MathVector.h:37:32: error: invalid operands to binary expression ('mathVector<double>' and 'mathVector<double>')
if (this[j]>this[j+1])
Ihe sort function is in "mathVector.h" and its goal is to sort the vector in ascending or descending order.
This is the error part of the "MathVector.h":
void sort(int index) {
int i,j;
int n=this->get_size();
if (index==1) {
for (i=0; i<n-1; i++)
for (j=0; j<n-i-1; j++) {
if (this[j]>this[j+1]) {
T temp;
temp=this[j+1];
this[j+1]=this[j];
this[j]=temp;
}
}
}
else {
for (i=0; i<n-1; i++)
for (j=0; j<n-i-1; j++) {
if (this[j]<this[j+1]) {
T temp;
temp=this[j+1];
this[j+1]=this[j];
this[j]=temp;
}
}
}
return;
}
This is the "vector.h":
template<class T>
class Vector {
private:
int _size;
int _capacity;
T *_data;
static T *allocate(int size) {
return static_cast<T *>(malloc(sizeof(T) * size));
}
static void copyRange(T *begin, T *end, T *dest) {
while (begin != end) {
new((void *) dest) T(*begin);
++begin;
++dest;
}
}
static void deleteRange(T *begin, T *end) {
while (begin != end) {
begin->~T();
++begin;
}
}
public:
Vector() {
_size = 0;
_capacity = 0;
_data = 0;
}
~Vector() {
deleteRange(_data, _data + _size);
free(_data);
}
Vector(const Vector &obj) {
this->_size = obj.get_size();
this->_data = obj.get_data();
this->_capacity = obj.get_capacity();
}
void insert(const T &value) {
if (_size != _capacity) {
new((void *) (_data + _size)) T(value);
++_size;
return;
}
int newCapacity;
if (_capacity == 0) { newCapacity = 1; }
else (newCapacity = _capacity * 2);
T *newData = allocate(newCapacity);
copyRange(_data, _data + _size, newData);
new((void *) (newData + _size)) T(value);
deleteRange(_data, _data + _size);
free(_data);
_data = newData;
_capacity = newCapacity;
++_size;
}
void resize(int index) {
if (index == _capacity) { return; }
else if (index > _capacity) { _capacity = index; }
else {
_capacity = index;
if (index < _size) {
deleteRange(_data + index, _data + _size);
_size = index;
}
}
}
T &operator[](int index) {
T empty;
if ((index < 0) || (index >= _size)) {
cout<<"Wrong Index";
return empty;
}
return _data[index];
}
const T &
operator[](int index) const {
T empty;
if ((index < 0) || (index >= _size)) {
cout<<"Wrong Index";
return empty;
} else return _data[index];
}
Vector &operator=(const Vector &other) {
this->_size = other.get_size();
this->_data = other.get_data();
this->_capacity = other.get_capacity();
return *this;
}
friend ostream &operator<<(ostream &os, const Vector &other) {
os << "Size: " << other._size << " | Capacity: " << other._capacity << " | ";
int i;
for (i = 0; i < other._size; i++) {
os << other[i] << ",";
}
return os;
}
T *begin() const {
return _data;
}
T *end() const {
return _data + _size;
}
int get_size() const {
return _size;
}
T* get_data() const {
return _data;
}
int get_capacity() const {
return _capacity;
}
};
this[j] is hardly ever the right thing to do.
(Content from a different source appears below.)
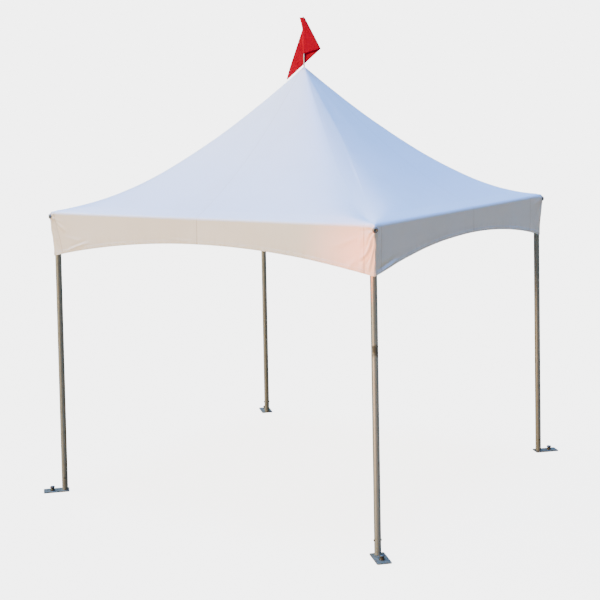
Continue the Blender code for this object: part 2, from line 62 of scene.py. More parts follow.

It can only be correct, if *this happens to be a subobject within an array, and have at least j siblings after it. this[j] is equivalent to *(this + j). As you can see, it dereferences a pointer to jth sibling after *this.
I suspect, that you instead intended to access the elements of the buffer by calling Vector::operator[]. You'd do that by dereferencing the pointer first: (*this)[j].